A Six Sigma Guide to the Fantasy Football Season

Six Sigma Guide to Fantasy Football. Photo by Ariel Haydan

OK all. We’ve been studying hard for the various green belt and black belt exams. Time to take a break and exercise our minds in a different way.

I find that attacking the concepts that I am studying by looking at them in an entirely different light adds context and helps me understand and remember them better.

In other words, you can run hypothesis testing questions until you are exhausted or you can take a break and see them applied in a fun manner to really drive the point home.

Over the course of my career as a Six Sigma professional no set of articles delighted me more than Kevin Rudy’s articles over at the MiniTab blog blending two of my major interests; football and statistical analysis.

Take a look at these innovative ways to apply data analysis to Fantasy Football. There are obvious translations to betting and gambling, but also to investing, advertising, software development, HR policy, manufacturing, cooking, and everything else.

How could you make use of these examples to make these exam concepts ‘real’? Could these topics lead to inspiration for other new insights in your current job? Let us know in the comments below.

Six Sigma Guide to Fantasy Football. Photo by Ariel Haydan

Six Sigma Guide to Fantasy Football. Photo by Ariel Haydan

Fantasy Football Draft Guidelines (according to Six Sigma principles)

Finding value in your Fantasy Football Draft: A great article about understanding variation and performing data analysis to find value in your draft.

Should you draft a running back first? Planning on drafting a running back first? You know the game has migrated to a pass-first league. And each year the rule book makes it easier on those quarterbacks. Time to break out data analysis techniques and find out.

Who are the top 100 players? Should you use the established rankings, make your own, average a combination?

Should you take a Tight End before you Draft your Wide Receiver? On one hand WRs give you tons of points. On the other hand the TE skill set and environment to deliver the fantasy value required is very rare. Let’s see if a regression analysis helps to solve this problem.

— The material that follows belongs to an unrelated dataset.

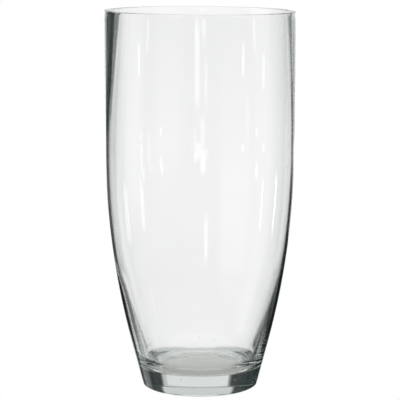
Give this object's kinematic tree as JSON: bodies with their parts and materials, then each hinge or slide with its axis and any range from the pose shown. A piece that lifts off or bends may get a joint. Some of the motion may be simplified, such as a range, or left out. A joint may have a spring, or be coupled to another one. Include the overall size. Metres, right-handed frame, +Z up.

How do Elite Fantasy football Players Perform a year later? Part 1: (and part 2) Curious if last year’s leader will repeat his performance? Compare fantasy scores in a top 3 year and the following year. Is the difference significant? Try a paired t test. You could also use regression analysis (and part 2) to see if past performance is indicative of future behavior.

How do different scoring systems affect fantasy football rankings? Another paired t test to help you set a drafting and playing strategy based on the kind of scoring system in your league.

How Accurate are Fantasy Football rankings Part 1? Want to use the default ranking system to select your players – or, gasp! – let you autodraft? Think about descriptive statistics and think again.

In-Season Corrections

Statistics to win ff league. Use techniques like a fitted line plot and general regression analysis to set your fantasy football strategy.

Can you project the rest of a season based on the first part? If so, how many games in is enough of a sample size?


Season Post Mortem

Any good Six Sigma practitioner evaluates how their experiment worked and gleans what she can to make the next attempt better. It’s a cornerstone of the Plan-Do-Check-Act cycle and essential portion of both the implementation and pilot plans and on the check list of things to do before turning over a project in the control phase of DMAIC.

How well did the statistical model work? What can we learn? Try an ANOVA!

What a great set of articles! Even if you don’t indulge in fantasy football you can appreciate the interesting applications of statistics to real world processes. What are some non-traditional applications of data analysis you’ve seen?